I do hope you find the time to finish Tiny CPU, it’s a very nice project, and you’ve clearly put a lot of work into it already.
I’ve just been reading your posts on the 3d graphics thing and now I’m concerned. I had assumed that the RAM on the board was fairly simple static ram where I could just put an address on some pins, assert a signal on another, and read the value back. But it doesn’t look anything like that simple.
There aren’t enough easily accessible pins on the board to interface to an external static ram either without building something to connect to the expansion port.
Oh well, the board is still excellent for learning how these things work and I have a great deal of learning ahead of me before I even think of designing a CPU of my own.
I’ve seen some breakout boards on ebay that contain a fpga, a configuration rom, and oscillator as well as connectors to get at the pins. Probably I should obtain one of those for my project eventually.
John Burton, I got the same problem and ultimately had to apply solder to the pads to get it to make proper contact.
Steve, I’d love to hear what percentage of ROM-inator II buyers have this problem. It’s most likely widespread. If there is ever a revised version of this ROM SIMM in the future, I’d love to see one with more copper applied to the pads, thereby making it thicker at that point where thickness matters most.

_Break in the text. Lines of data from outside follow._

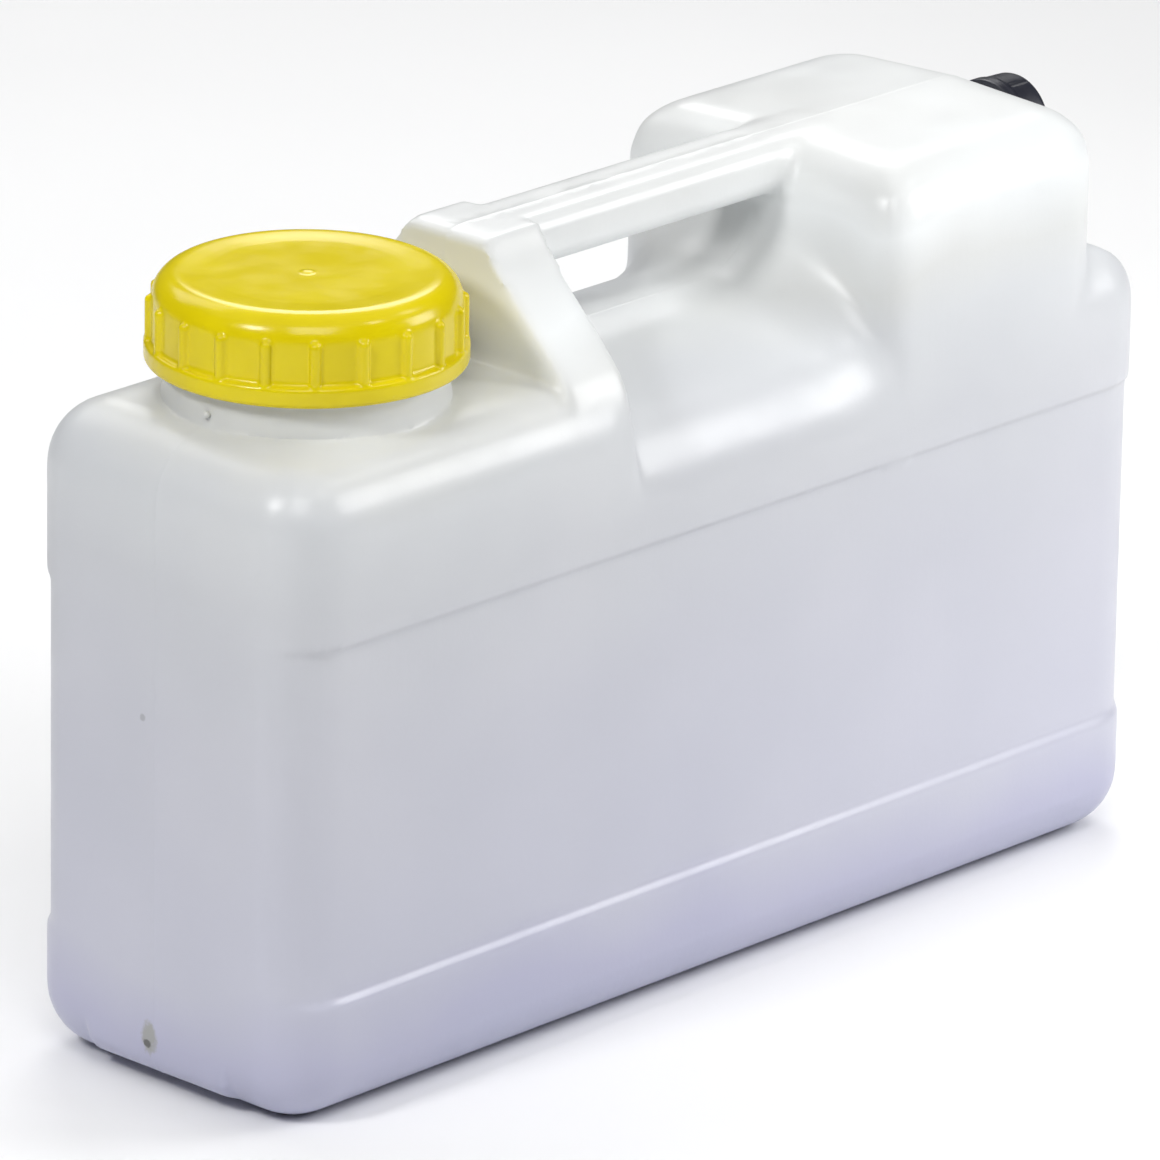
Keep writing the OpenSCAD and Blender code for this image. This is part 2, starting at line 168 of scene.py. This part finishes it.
def upright(a, b):
    return abs(a.x - b.x) < 0.05 and abs(a.y - b.y) < 0.05 and abs(a.z - b.z) > 1


def turned(name, rings, place, along="Z", corners=144, hole=False):
    """A piece turned about its axis through rings of (radius, height) at its place."""
    radius, height = rings[0]
    bpy.ops.mesh.primitive_circle_add(
        vertices=corners, radius=radius * mm, fill_type="NOTHING" if hole else "NGON",
        location=(0, 0, height * mm))
    ob = settle(name)
    edit(ob, "EDGE" if hole else "FACE")
    bpy.ops.mesh.select_all(action="SELECT")
    way_round = rings[1:] + rings[:1] if hole else rings[1:]
    for next_radius, next_height in way_round:
        move = {"value": (0, 0, (next_height - height) * mm)}
        if hole:
            bpy.ops.mesh.extrude_edges_move(TRANSFORM_OT_translate=move)
        else:
            bpy.ops.mesh.extrude_region_move(TRANSFORM_OT_translate=move)
        share = next_radius / radius
        bpy.ops.transform.resize(value=(share, share, 1))
        radius, height = next_radius, next_height
    done()
    return seated(outward(ob), place, along)


def seated(ob, place, along="Z"):
    work_on(ob)
    if along == "X":
        ob.rotation_euler = (0, math.radians(90), 0)
    ob.location = [c * mm for c in place]
    return settle(ob.name)


def thread(name, root, crest, width, pitch, turns, start, place, along="Z", steps=72):
    """A screw thread's ridge from its root to its crest, with both ends run out."""
    run_out = 0.08
    foot = root - 0.6 if crest > root else root + 0.6
    bpy.ops.mesh.primitive_plane_add(size=1)
    ob = settle(name)
    edit(ob, "VERT")
    mesh = bmesh.from_edit_mesh(ob.data)
    mesh.verts.ensure_lookup_table()
    section = ((foot, -width / 2), (crest, -width / 5), (foot, width / 2), (crest, width / 5))
    for vert, (r, z) in zip(mesh.verts, section):
        vert.co = (r * mm, 0, z * mm)
    bmesh.update_edit_mesh(ob.data)
    bpy.ops.mesh.select_all(action="SELECT")
    bpy.ops.mesh.delete(type="ONLY_FACE")
    done()
    shape(ob, "SCREW", axis="Z", angle=math.radians(360 * turns), screw_offset=pitch * turns * mm,
          steps=int(steps * turns), render_steps=int(steps * turns), use_merge_vertices=False)
    for vert in ob.data.vertices:
        around = math.atan2(vert.co.y, vert.co.x) / math.tau
        run = around + round(vert.co.z / mm / pitch - around)
        share = max(0, min(1, min(run, turns - run) / run_out))
        radius = math.hypot(vert.co.x, vert.co.y) / mm
        if abs(radius - crest) < 0.2:
            keep = (foot + (crest - foot) * share) / radius
            vert.co.x *= keep
            vert.co.y *= keep
    edit(ob, "EDGE")
    bpy.ops.mesh.select_all(action="DESELECT")
    bpy.ops.mesh.select_non_manifold()
    bpy.ops.mesh.fill_holes(sides=0)
    bpy.ops.mesh.select_all(action="SELECT")
    bpy.ops.mesh.normals_make_consistent(inside=False)
    bpy.ops.transform.translate(value=(0, 0, start * mm))
    done()
    return seated(ob, place, along)


def body_half(name, x_high, top):
    ob = block(name, (-end_x, -side_y, 0), (x_high, side_y, top))
    round_edges(ob, upright, corner_round, 12)
    round_edges(ob, lambda a, b: level_edge(a, b, 0) or level_edge(a, b, top), foot_round, 9)
    return ob


# Body up to the ledge, with the recessed panel round its long sides.
body = body_half("body", end_x, ledge_z)
panel = block("panel", (-240, -past, panel_low), (240, past, panel_high))
core = block("core", (-end_x - 0.7, -panel_side, 30), (end_x + 0.7, panel_side, 190))
round_edges(core, upright, corner_round + 0.4, 12)
combine(panel, core, "DIFFERENCE")
combine(body, panel, "DIFFERENCE")
ledge = block("ledge", (185, -past, ledge_z - ledge_round), (240, past, 240))
ledge_centre = (end_x - ledge_round, 0, ledge_z - ledge_round)
combine(ledge, rod("ledge_round", ledge_round, 200, ledge_centre, "Y"), "DIFFERENCE")
combine(body, ledge, "DIFFERENCE")

# Channel along the base, and the end faces that run down to it.
channel = block("channel", (-240, -channel_side, -1), (240, channel_side, channel_deep))
edit(channel)
pick(channel, "FACE", lambda c, n: n.z > 0.9)
bpy.ops.transform.resize(value=(1, 0.8, 1))
done()
combine(body, channel, "DIFFERENCE")
heel = block("heel", (-end_x, 3 - channel_side, channel_deep), (end_x, channel_side - 3, 60))
round_edges(heel, lambda a, b: level_edge(a, b, channel_deep) and abs(a.x - b.x) < 1, heel_round, 8)

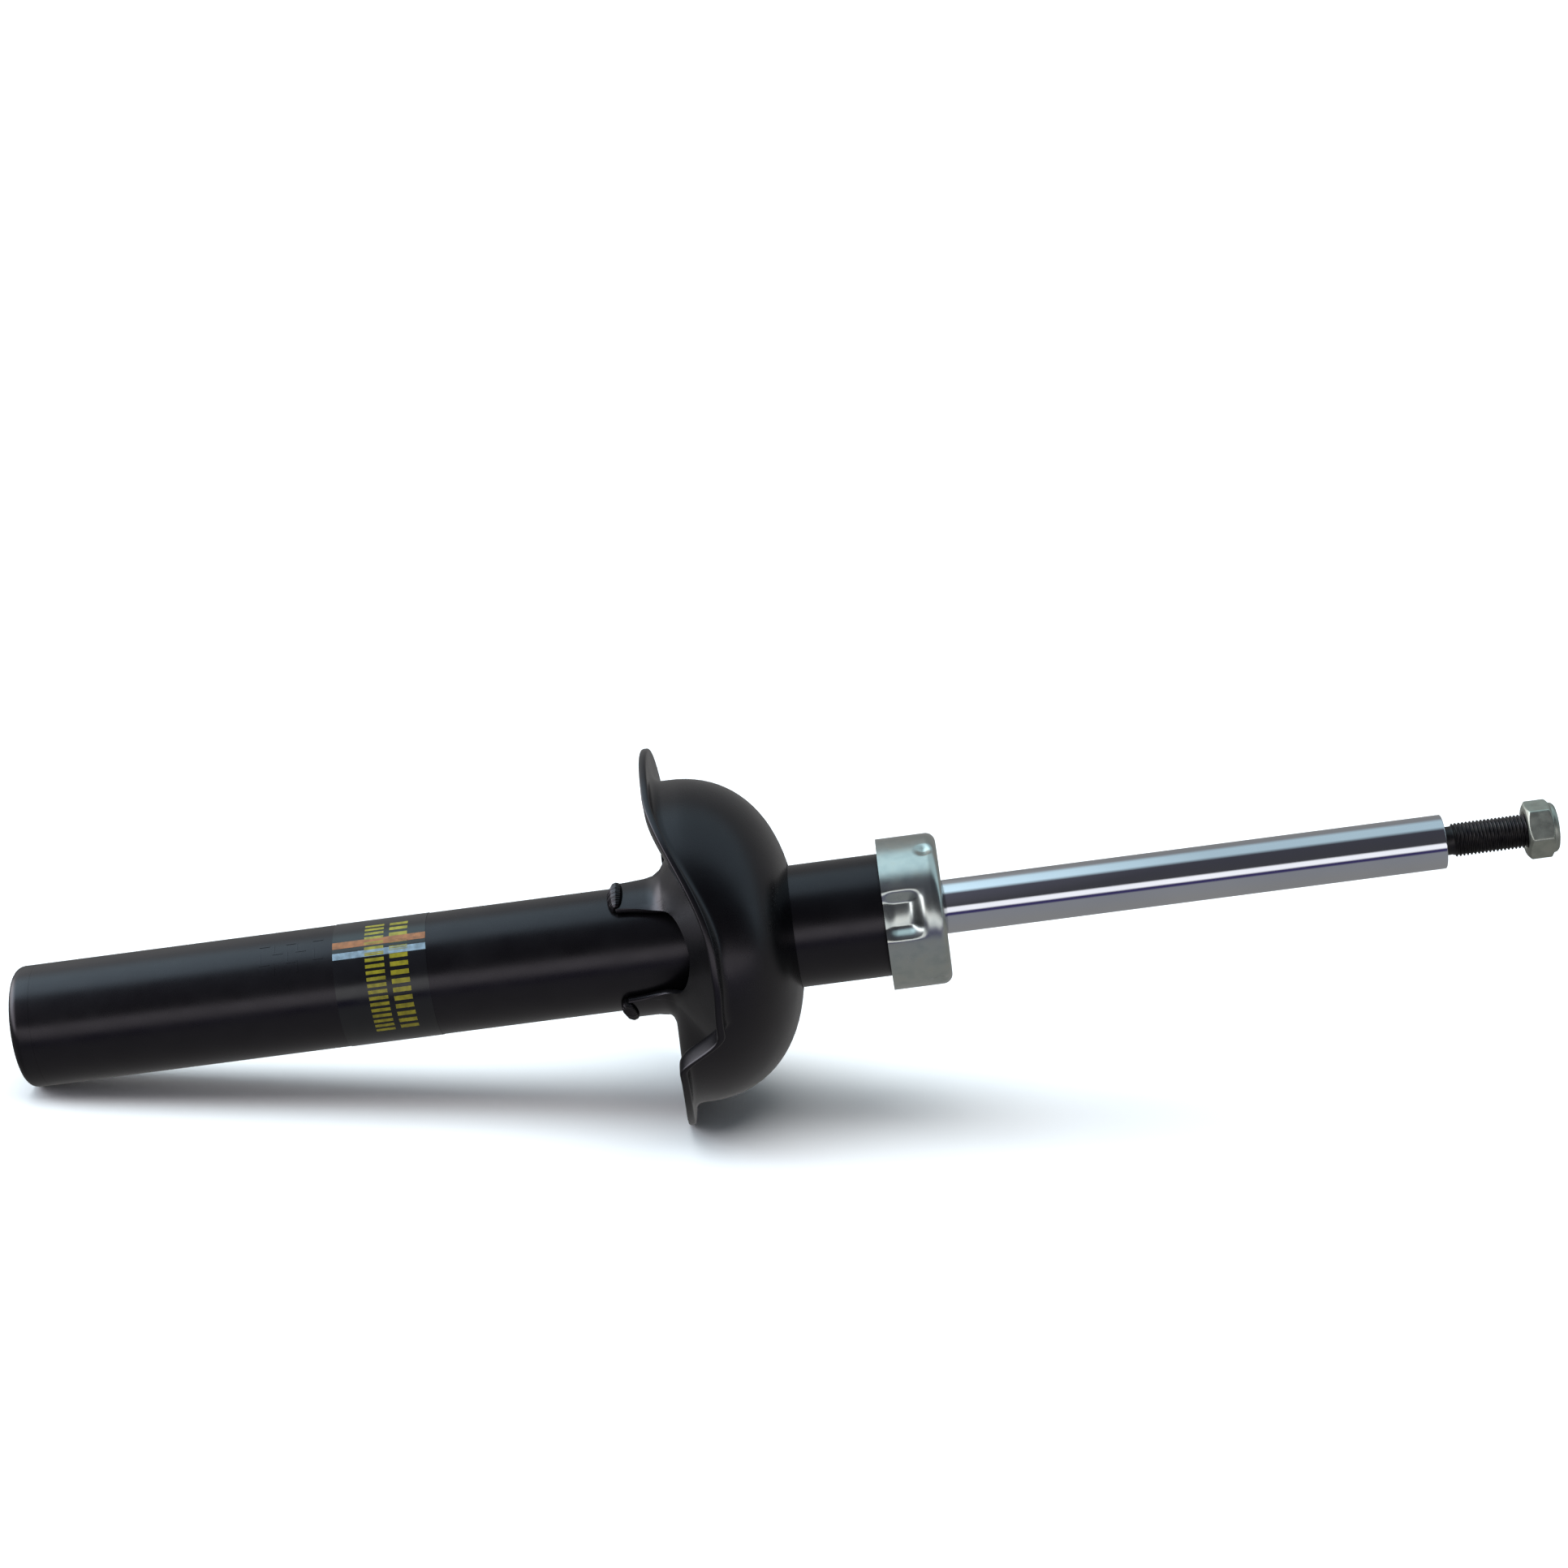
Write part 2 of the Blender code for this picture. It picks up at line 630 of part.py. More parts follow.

If you are only using 1oz copper now, doubling it to 2oz might work, or if you are using 2oz now, then you should go with 4oz.
Whoops, I think you’ve replied to the wrong topic, or the wrong person. See here for the latest on the ROM-inator II.
Sorry for my blunder, Steve. My speed-reading of email notification often gets me in trouble! But hopefully the extra copper could potentially prevent such problems from occurring in the future on the ROM-inator II. Best wishes!